Experience: 4 accrued seasons

Height: 6’0

Weight: 227 lbs.

Cap Status

Greenlaw has two years left on his contract as it voids in 2025. Considering his impact on the Niners defense, he’s on a team-friendly deal. His base salary is just north of $12 million combined during the next two seasons. Greenlaw’s cap number in ‘23 is $5.54 million. That number nearly doubles next year to $9.63 million.

How he can improve in 2023

Missed tackles are an overrated stat. If a player misses a tackle, but three other defenders are right there, or the player who missed forces the ball-carrier to run backwards and lose yards, that’s not a loss for the defense.

It’s also a sign that Greenlaw lives around the ball. Per Sports Info Solutions, Dre missed 22 tackles last year, which was six more than he had in any of his previous three seasons. But he also played the most snaps, and, from a missed tackle percentage standpoint, only 2019 was lower.

Still, Greenlaw had a handful, maybe a few more, of whiffs that led to first downs for the opponent. He has to clean that up. There were occasions last year when Dre would come in too reckless, leave his feet, and not give himself a chance at making a clean tackle.

The primary area where Greenlaw must improve is his awareness in coverage. Teams would pick on Greenlaw underneath in coverage, whether man or zone. Dre could have a better feel for how teams want to attack him.

He could do this by film study, learning from the linebacker next to him, not being over reliant on his speed, or all of the above. The counting stats in coverage don’t reflect well, as Greenlaw gave up a 72 percent completion percentage on 47 targets.

A high completion percentage allowed is expected. The issue, at least last year, was allowing yards after the catch. Greenlaw allowed the seventh-most yards after catch among all linebackers who played at least 50 percent of their team’s snaps in ‘22. That ties into the missed tackles.

What to expect in 2023

We’ll see how often new defensive coordinator Steve Wilks uses Greenlaw. Last year, Ryans elected to use Greenlaw in coverage more than a blitzer. Although he only rushed the passer 30 times last year, Greenlaw’s pressure percentage was 14.3 percent, which is slightly above average.

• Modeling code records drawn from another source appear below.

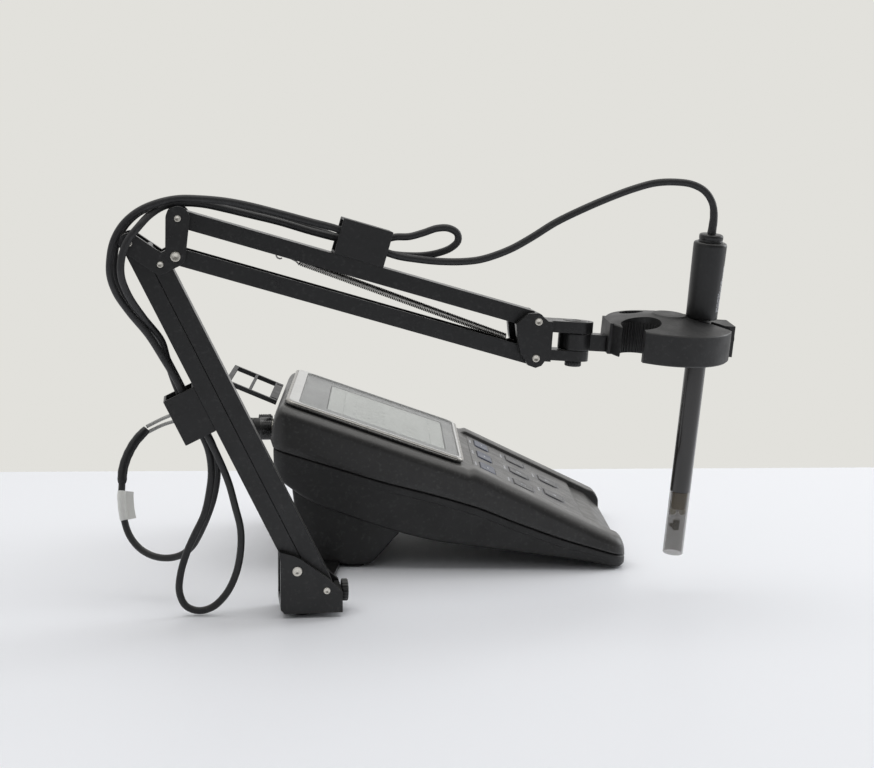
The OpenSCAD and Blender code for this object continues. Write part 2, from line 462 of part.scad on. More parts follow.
po_a = [[-83.8, -7, 161.9], [-76.2, -6.6, 149], [-70, -6.2, 138], [-66, -6, 129.5], [-60, -6, 118], [-54, -6, 107.4], [-47.5, -5.8, 93.5], [-41.5, -5.6, 78], [-38, -5.2, 64],
  [-35, -4.8, 50], [-35.4, -4.5, 36], [-38.4, -4, 23], [-44, -3.4, 12], [-52, -2.8, 4.4], [-60, -2.2, 2.6], [-67, -1.6, 5.6], [-70.4, -1.2, 13.6], [-69.6, -0.8, 24],
  [-66, -0.4, 36], [-61, 0, 47], [-55.6, 0.2, 58], [-52.6, 0.2, 70], [-51, 0.1, 83], [-52.5, 0, 96], [-57, 0, 107.2], [-62.6, 0, 118.6], [-68.6, 0, 130],
  [-72.2, -0.6, 140], [-75, -1.2, 150], [-77.6, -1.9, 159.2]];
po_c = [[-82.9, 6, 162.3], [-76, 6, 150], [-70.5, 6, 139], [-66, 6, 129.6], [-60, 6, 118], [-54.4, 6.2, 107.2]];
// tail from the post down, round and up to the meter's rear, in the meter's frame
tail_route = [[-139.0, -94.4, 105.8], [-134.5, -92, 94], [-133.5, -89, 80], [-136, -85, 66], [-140.5, -80, 53], [-145.5, -75, 42], [-151, -70, 32.5], [-158, -66, 26.5],
  [-166, -63, 24], [-175, -60, 24.5], [-183.5, -57, 28.5], [-190, -54, 36], [-193.5, -51, 46], [-195, -48, 57], [-195, -45, 66]];
sleeve_route = [[-195, -45, 66], [-194.5, -42.5, 74], [-192, -40, 82], [-187.5, -37, 90], [-181, -33.5, 97]];
lead_1 = [[-181, -33.5, 98.6], [-171, -28.5, 103], [-160, -20, 106], [-152, -10, 106.4], [-145.5, 2, 103.6], [-142, 14, 98.4], [-140.2, 25, 91.5], [-139, 31.4, 87.4], [-137, 34, 85.8], [-133.5, 34, 85.8]];
lead_2 = [[-181, -33.5, 94.8], [-172, -27, 98.5], [-163, -17, 100], [-158, -5, 99.6], [-154, 10, 97], [-150, 26, 93.2], [-144, 42, 89.4], [-137, 54, 86.8], [-130, 60, 85.8], [-124.6, 60, 85.8]];

module cable_front() color([0.16, 0.16, 0.17]) arm() tube(front_route, cr);
module cable_upper() color([0.16, 0.16, 0.17]) arm() { tube(loop_r, cr); tube(up_a, cr); tube(up_b, cr); tube(up_c, cr); }
module cable_elbow() color([0.16, 0.16, 0.17]) arm() { tube(el_a, cr); tube(el_b, cr); tube(el_c, cr); }
module cable_post() color([0.16, 0.16, 0.17]) arm() { tube(po_a, cr); tube(po_c, cr); }
module cable_tail() color([0.16, 0.16, 0.17]) whole() tube(tail_route, cr);
module cable_sleeve() color([0.1, 0.1, 0.1]) whole() tube(sleeve_route, 2.9, 10);
module cable_tag() color([0.92, 0.92, 0.9]) whole() tube([[-193.2, -51.4, 44.5], [-194.6, -49.2, 52.5], [-195.1, -46.6, 61.5]], 2.9, 12);
module cable_leads() color([0.55, 0.55, 0.55]) whole() { tube(lead_1, 1.1); tube(lead_2, 1.1); }
module bnc_plug() color([0.7, 0.68, 0.6]) whole() {
  translate([-133.5, 34, 85.8]) rotate([0, 90, 0]) difference() {
    union() { cylinder(r = 3.4, h = 5); translate([0, 0, 5]) cylinder(r = 7.2, h = 19); }
    translate([0, 0, 14]) cylinder(r = 6.2, h = 12);
  }
  translate([-124.6, 60, 85.8]) rotate([0, 90, 0]) { cylinder(r = 3, h = 5); translate([0, 0, 5]) cylinder(r = 5.4, h = 8.8); }
}

upper_housing();
lower_housing();
rear_panel();
display_bezel();
display_window();
lcd_module();
keypad_overlay();
main_board();
batteries();
battery_door();
rubber_feet();
housing_screws();
bnc_socket();
din_socket();
power_socket();
arm_bracket();
bracket_screws();
soft_key_1();
soft_key_2();
soft_key_3();
key_1();
key_2();
key_3();
key_4();
key_5();
connector_guard();
base_block();
swivel_bolt();
base_knob();
base_pins();
lower_rear_bar();
post_clip();
lower_front_bar();
elbow_plates();
elbow_spacers();
elbow_pins();
upper_top_bar();
upper_clip();
upper_bottom_bar();
upper_spring();
head_bracket();
head_pins();
swivel_screw();
holder_link();
electrode_holder();
electrode_cap();
electrode_collar();
electrode_body();
electrode_guard();
sensor_tip();
cable_front();
cable_upper();
cable_elbow();
cable_post();
cable_tail();
cable_sleeve();
cable_tag();
cable_leads();
bnc_plug();
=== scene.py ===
"""Visual model of a benchtop pH meter with a swing arm and an electrode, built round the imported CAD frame.
Lengths inside the builders are millimetres; every mesh is put into the part's frame in metres."""
import math, json
import bpy, bmesh
import numpy as np
from mathutils import Matrix, Vector


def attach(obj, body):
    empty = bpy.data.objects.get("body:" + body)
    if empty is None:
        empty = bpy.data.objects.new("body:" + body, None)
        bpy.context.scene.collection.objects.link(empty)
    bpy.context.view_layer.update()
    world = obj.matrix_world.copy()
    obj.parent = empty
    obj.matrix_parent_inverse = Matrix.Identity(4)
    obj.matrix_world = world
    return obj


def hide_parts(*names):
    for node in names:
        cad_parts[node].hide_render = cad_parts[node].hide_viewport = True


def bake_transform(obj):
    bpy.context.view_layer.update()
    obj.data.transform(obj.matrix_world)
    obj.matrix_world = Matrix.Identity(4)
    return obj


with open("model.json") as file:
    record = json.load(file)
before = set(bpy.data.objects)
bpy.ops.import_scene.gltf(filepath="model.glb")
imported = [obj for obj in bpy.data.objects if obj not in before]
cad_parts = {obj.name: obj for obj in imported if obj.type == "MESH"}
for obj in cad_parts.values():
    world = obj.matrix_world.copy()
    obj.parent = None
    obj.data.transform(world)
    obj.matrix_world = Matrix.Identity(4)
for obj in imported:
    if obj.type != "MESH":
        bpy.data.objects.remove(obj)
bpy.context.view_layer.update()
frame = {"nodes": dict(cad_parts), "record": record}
N = frame["nodes"]
NODE_BODY = {n: b for b, ns in frame["record"]["behaviour"]["bodies"].items() for n in ns}
MM = 0.001
rad = math.radians

# ---------------------------------------------------------------- frames
OX, OY = 7.96, -25.74
T = Matrix.Translation
def R(a, ax): return Matrix.Rotation(rad(a), 4, ax)
WORLD = Matrix.Scale(MM, 4) @ T((OX, OY, 0))
ARM = WORLD @ T((-85, -95, 0)) @ R(6, "Z")
B1, B2, T1, T2 = (-3.5, 27.4), (13.3, 15.6), (-93.9, 215.0), (-77.1, 203.2)
P_, S_, H1, H2 = (-68.7, 207.4), (-67.15, 228.4), (135.35, 168.5), (133.8, 147.5)
HEAD = ARM @ T((H1[0], 0, H1[1])) @ R(4.2, "Y")
HOLDER = HEAD @ T((79.85, 0, -6.7)) @ R(6, "X")
ELEC = HOLDER @ T((20, 2, 4))
D0, D1, K1 = (-101, 105), (14, 64.7), (108, 18.9)
DISP_A = math.degrees(math.atan2(D0[1] - D1[1], D1[0] - D0[0]))
KEYS_A = math.degrees(math.atan2(D1[1] - K1[1], K1[0] - D1[0]))
DISP = WORLD @ T((D0[0], 85, D0[1])) @ R(DISP_A, "Y")
KEYS = WORLD @ T((D1[0], 85, D1[1])) @ R(KEYS_A, "Y")
def pt(m, p): return m @ Vector(p)

# ---------------------------------------------------------------- materials
def principled(name):
    m = bpy.data.materials.new(name)
    m.use_nodes = True
    nt = m.node_tree
    return m, nt, nt.nodes["Principled BSDF"]

def node(nt, kind, **inputs):
    n = nt.nodes.new(kind)
    for k, v in inputs.items():
        n.inputs[k.replace("_", " ")].default_value = v
    return n

def lift(c, k): return tuple(min(1, max(0, x * k)) for x in c[:3]) + (1,)

def coat_mix(nt, fac, a, b):
    mx = nt.nodes.new("ShaderNodeMix"); mx.data_type = "RGBA"
    nt.links.new(fac, mx.inputs[0])
    for i, v in ((6, a), (7, b)):
        if isinstance(v, tuple): mx.inputs[i].default_value = v
        else: nt.links.new(v, mx.inputs[i])
    return mx.outputs[2]

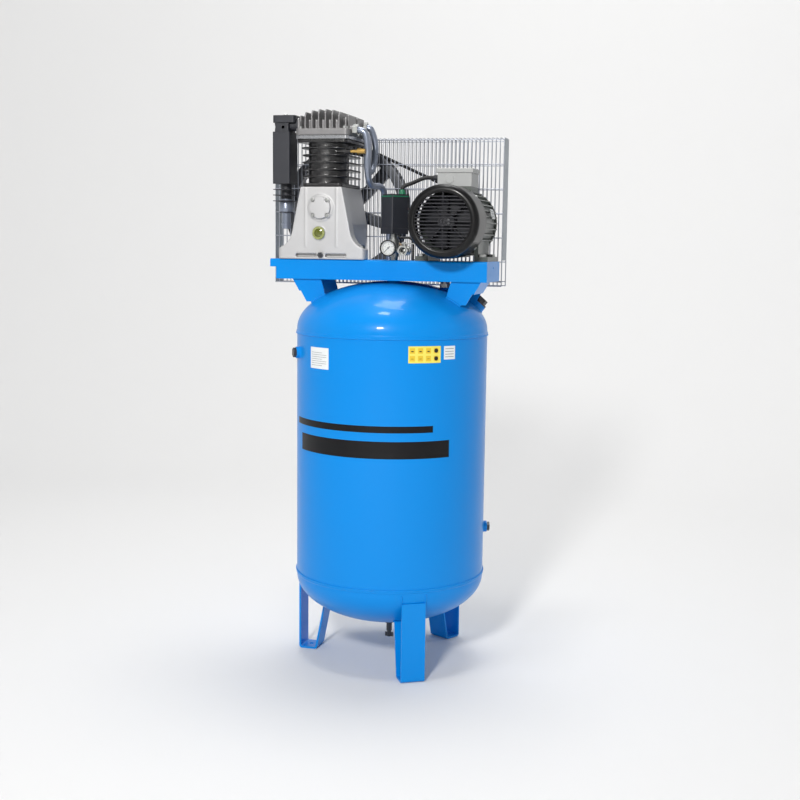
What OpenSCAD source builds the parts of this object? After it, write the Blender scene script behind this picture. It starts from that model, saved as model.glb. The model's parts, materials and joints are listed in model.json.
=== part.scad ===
// Vertical tank compressor: a two-stage belt-driven pump and its motor on a vertical receiver.
// Millimetres. The origin is on the receiver's axis at floor level, +Z up, the pump to -X,
// the motor to +X and the belt side to +Y.

/* [Receiver] */
// Outside diameter of the receiver
tank_d = 600; // [590:1:605]
// Plate thickness of the receiver
tank_wall = 4; // [3:0.5:5]
// Height of the lower seam above the floor
seam_low = 290; // [286:1:300]
// Length of the rolled shell between its seams
shell_len = 760; // [740:1:780]
// Width of a leg strip
leg_w = 75; // [65:1:85]
// Thickness of a leg strip
leg_t = 6; // [5:0.5:8]
// Diameter of the floor anchor hole in a foot
anchor_d = 14; // [12:1:16]

/* [Platform] */
// Left end of the deck's folded part
deck_x0 = -353; // [-360:1:-350]
// Right end of the deck
deck_x1 = 320; // [318:1:330]
// Height of the folded deck
deck_h = 62; // [58:1:64]
// Sheet thickness of the deck
sheet = 4; // [3:0.5:5]

/* [Pump] */
// Distance from the receiver's axis to the pump's middle
pump_off = 204; // [202:1:206]
// Bore of the first-stage cylinder
bore_low = 105; // [95:1:105]
// Bore of the second-stage cylinder
bore_high = 55; // [50:1:56]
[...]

Another season where Dre plays the bully is what we can expect. That’s his role on the Niners defense. Greenlaw is the enforcer. But what the team cannot afford is another injury. While injuries are uncontrollable, the depth at linebacker took a hit when Azeez Al-Shaair left for the Titans during free agency.

The 49ers got away with an extended Greenlaw absence a couple of seasons ago. They won’t be as fortunate in 2023.